Backstage at Miu Miu.
Photographed by Acielle / Style Du Monde
Cecilie Bahnsen
“It was something so feminine, but so rough at the same time, and I think there is this femininity and something dark and unhinged in this collection; it’s like a quiet rebellion.”
Cecilie Bahnsen, fall 2025 ready-to-wear
Photo: Filippo Fior / Gorunway.com
Dimitra Petsa, Di Petsa
“We don’t really see our desire or carnal feminine sexuality. There are so many elements of visual language in fashion and art that signal a monoculture—I want to enrich our vocabulary with a woman’s perspective.”

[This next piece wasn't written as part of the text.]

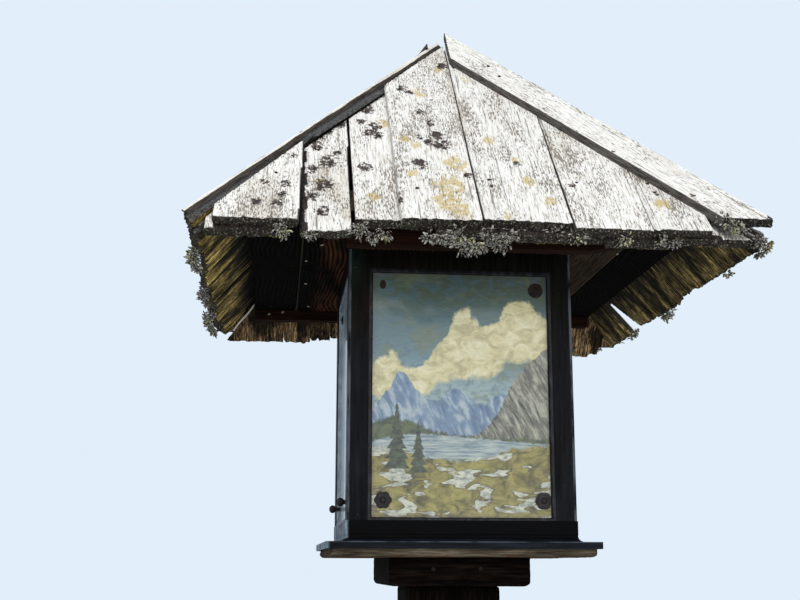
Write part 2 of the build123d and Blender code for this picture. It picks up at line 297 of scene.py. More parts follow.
def weather_board(board, chance, fray, voxel=BOARD_VOXEL, bow=BOW, ends=("low",)):
    """Gives one plain board its bow, hollowed grain and frayed ends, lying in its own axes."""
    shift = chance.uniform(2, 60)
    apply_modifier(board, "REMESH", mode="VOXEL", voxel_size=voxel, adaptivity=0.0)
    places, normals = corners(board), corners(board, "normal")
    low, high = places[:, 1].min(), places[:, 1].max()
    store(board, "face_up", np.clip((normals[:, 2] - 0.3) / 0.5, 0, 1))
    store(board, "face_end", np.clip((np.abs(normals[:, 1]) - 0.35) / 0.3, 0, 1))
    frayed = board.vertex_groups.new(name="frayed")
    for index, along in enumerate(places[:, 1]):
        depth = min([along - low if end == "low" else high - along for end in ends])
        if depth < FRAYED_LENGTH:
            frayed.add([index], (1 - depth / FRAYED_LENGTH) ** 1.5, "REPLACE")
    if fray:
        displace(board, frayed_clouds, fray, "Y", lengthen=5, group="frayed", shift=shift)
        displace(board, frayed_clouds, END_ROUGHNESS, "NORMAL", lengthen=1.5, group="frayed", shift=shift + 1)
    displace(board, fine_clouds, GROOVE_DEPTH, "NORMAL", lengthen=14, shift=shift + 2)
    displace(board, broad_clouds, bow, "Z", lengthen=1.4, shift=shift + 3)
    return shift


def mark_grain(board, shift, tone):
    """Keeps the board's own directions and tone for its finish."""
    places = corners(board)
    store(board, "slope", places, "FLOAT_VECTOR")
    store(board, "grain", places + np.array([shift, 3.1 * shift, 0.5 * shift]), "FLOAT_VECTOR")
    store(board, "tone", np.full(len(places), tone))


def join_boards(boards, name, axes):
    select_only(*boards)
    bpy.ops.object.join()
    piece = boards[0]
    piece.name = piece.data.name = name
    piece.data.transform(axes)
    piece.vertex_groups.clear()
    select_only(piece)
    bpy.ops.object.shade_smooth_by_angle(angle=BOARD_SMOOTHING)
    return piece


def move_hip_end(board, left, right):
    """Lengthens or shortens a board at its upper end, more at one corner than at the other."""
    places = corners(board)
    low_end, first, last = places[:, 1].min(), places[:, 0].min(), places[:, 0].max()
    for vertex in board.data.vertices:
        if vertex.co.y > low_end + BOARD_FOOT:
            share = (vertex.co.x - first) / (last - first)
            vertex.co.y += left + (right - left) * share


def open_joint(board):
    """Planes a board's right-hand edge to a taper, so that the joint beside it gapes."""
    places = corners(board)
    low, high, last = places[:, 1].min(), places[:, 1].max(), places[:, 0].max()
    for vertex in board.data.vertices:
        if vertex.co.x > last - BOARD_THICKNESS:
            vertex.co.x -= GAPE_FOOT + (GAPE_HEAD - GAPE_FOOT) * (vertex.co.y - low) / (high - low)


def widen(board, more):
    across = corners(board)[:, 0]
    middle = Matrix.Translation((across.mean(), 0, 0))
    wider = Matrix.Diagonal((1 + more / (across.max() - across.min()), 1, 1, 1))
    board.data.transform(middle @ wider @ middle.inverted())


def fit_board(board, side, layer, place):
    """Gives a plain board its true ends and edges; returns how frayed it is."""
    if (side, layer, place) == GAPING:
        open_joint(board)
    if layer == "upper":
        if (side, place) in HIP_ENDS:
            move_hip_end(board, *HIP_ENDS[side, place])
        widen(board, TIGHT_BOARDS.get((side, place), UPPER_WIDENED))
        return 1.0
    if (side, place) in RAGGED:
        widen(board, RAGGED[side, place][0])
        return RAGGED[side, place][1]
    return 1.0


def lichen_dirt_and_shade(places, side, layer, patches):
    """Lichen at each vertex: round patches, heavy grime where water stands, and painted shade beside the left
    hip and the front's raised edge.
    """
    across, along = places[:, 0], places[:, 1]
    cover = patch_mask(places, patches)
    if (side, layer) == ("left", "upper"):
        # Grime and the cover's painted shadow: a dark band on the left slope's upper boards along the hip.
        outer_apex = 2 * BOARD_THICKNESS * sin(SLOPE)
        from_hip = (outer_apex - along * cos(SLOPE) - across) * cos(atan(cos(SLOPE)))
        cover[from_hip < HIP_DIRT_AND_SHADOW] = HEAVY_DIRT_AND_SHADE
    if (side, layer) == ("front", "lower"):
        # A painted shadow: the strip beside the first upper board's raised edge is laid dark on the lower
        # board.
        low, high, head = PAINTED_SHADOW_STRIP
        cover[(across > low) & (across < high + 0.003 * np.sin(70 * along)) & (along < head)] = HEAVY_DIRT_AND_SHADE
    if layer == "lower":
        lapped = np.ones(len(places), bool)
        for low, high in BARE_ENDS[side]:
            lapped &= (across < low) | (across > high)
        cover[(along < LEDGE_DIRT - EAVE_RUN) & lapped] = HEAVY_DIRT_AND_SHADE
    return cover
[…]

Di Petsa, fall 2025 ready-to-wear
Photo: Daniele Oberrauch / Gorunway.com
Elena Velez
“Conceptually I’m just really fascinated with this cultural interpretation of body horror and thinking about women as horrifying, genuine other. I’m seeing all of these different stories about women and their unfathomability as something that makes them strange and potentially sinister and scary.”
Elena Velez, fall 2025 ready-to-wear
Photo: Daniele Oberrauch / Gorunway.com
Petra Fagerstrom, CSM MA
“I’ve been looking at this traditional wife trend that’s going on. I wanted to comment on that very conservative way of dressing. Then through my AI glitches, I kind of deconstructed those garments into someone who feels like they have the opposing values.”
Petra Fagerstrom, Central Saint Martins MA
Photo: Isidore Montag / Gorunway.com
Petra Fagerstrom, Central Saint Martins MA
Photo: Isidore Montag / Gorunway.com
Duro Olowu
“So often women feel like they’re being told what to wear, so you have to be a bit rebellious and do things your own way—you have to fuck things up a bit.”
Duro Olowu, fall 2025 ready-to-wear
Photo: Luis Monteiro / Courtesy of Duro Olowu
Ashish Gupta, Ashish
“I just wanted now more than ever to say that it’s important to be visible, to be seen, to keep our space, and not to render or concede.”
Ashish, fall 2025 ready-to-wear
Photo: Alessandro Viero / Gorunway.com
Sinéad O’Dwyer
“I feel it’s for me to continue expanding on the girls in the world. To go beyond representation, so it’s about the community.”
Sinéad O’Dwyer, fall 2025 ready-to-wear
Photo: Isidore Montag / Gorunway.com
Tolu Coker
“Even when I speak to people today, they automatically assume I design sportswear or streetwear, but a lot of what I do really leans into British heritage. The thing is, general perceptions of Britishness rarely take migration into context. With my work I want to affirm that these stories have value.”
Tolu Coker, fall 2025 ready-to-wear
Photo: Courtesy of Tolu Coker
Tolu Coker, fall 2025 ready-to-wear
Photo: Courtesy of Tolu Coker
Hillary Taymour, Collina Strada
“I just want everyone to feel protected during this time—all my queer models and all the humans in the world, and everyone, because who knows what’s going to happen.”
Backstage at Collina Strada.
Photographed by Hunter Abrams
Raul Lopez, Luar
“I wanted to reclaim that word [pato]. Especially right now—I’m not going back in the closet for no one.”
Raul Lopez takes his bow.
Photo: Filippo Fior / Gorunway.com
Steven Raj Bhaskaran, Matières Fécales
“A lot of people from the cast are exactly the same as us. And, you know, we’re a small community, but there are a lot of us that are interested in the post-human aesthetic. And at the same time we all kind of help each other, giving courage, especially during these times.”
Hannah Rose Dalton and Steven Raj Bhaskaran of Matières Fécales take their bows.
Photo: Foc Kan / WireImage
Yuji Abe, Irenisa
“Gender is born from the influence of those around us, and at the same time, our own self-image is created by what others think of us.”
Irenisa, fall 2025 menswear
Photo: Courtesy of Irenisa
Ib Kamara, Off-White
“It’s about a futuristic community coming together to solve a problem of what’s to come.”
Backstage at Off-White.
Photographed by Acielle / Style Du Monde
Julien Dossena, Rabanne
“It’s as if you’re normal on the outside, but nuts inside.”
Rabanne, fall 2025 ready-to-wear
Photo: Umberto Fratini / Gorunway.com
Johann Ehrhardt, Haderlump
“[Ghandi] took a bigger, kinder view of things. And we all need to do that right now, especially with the way the world is.”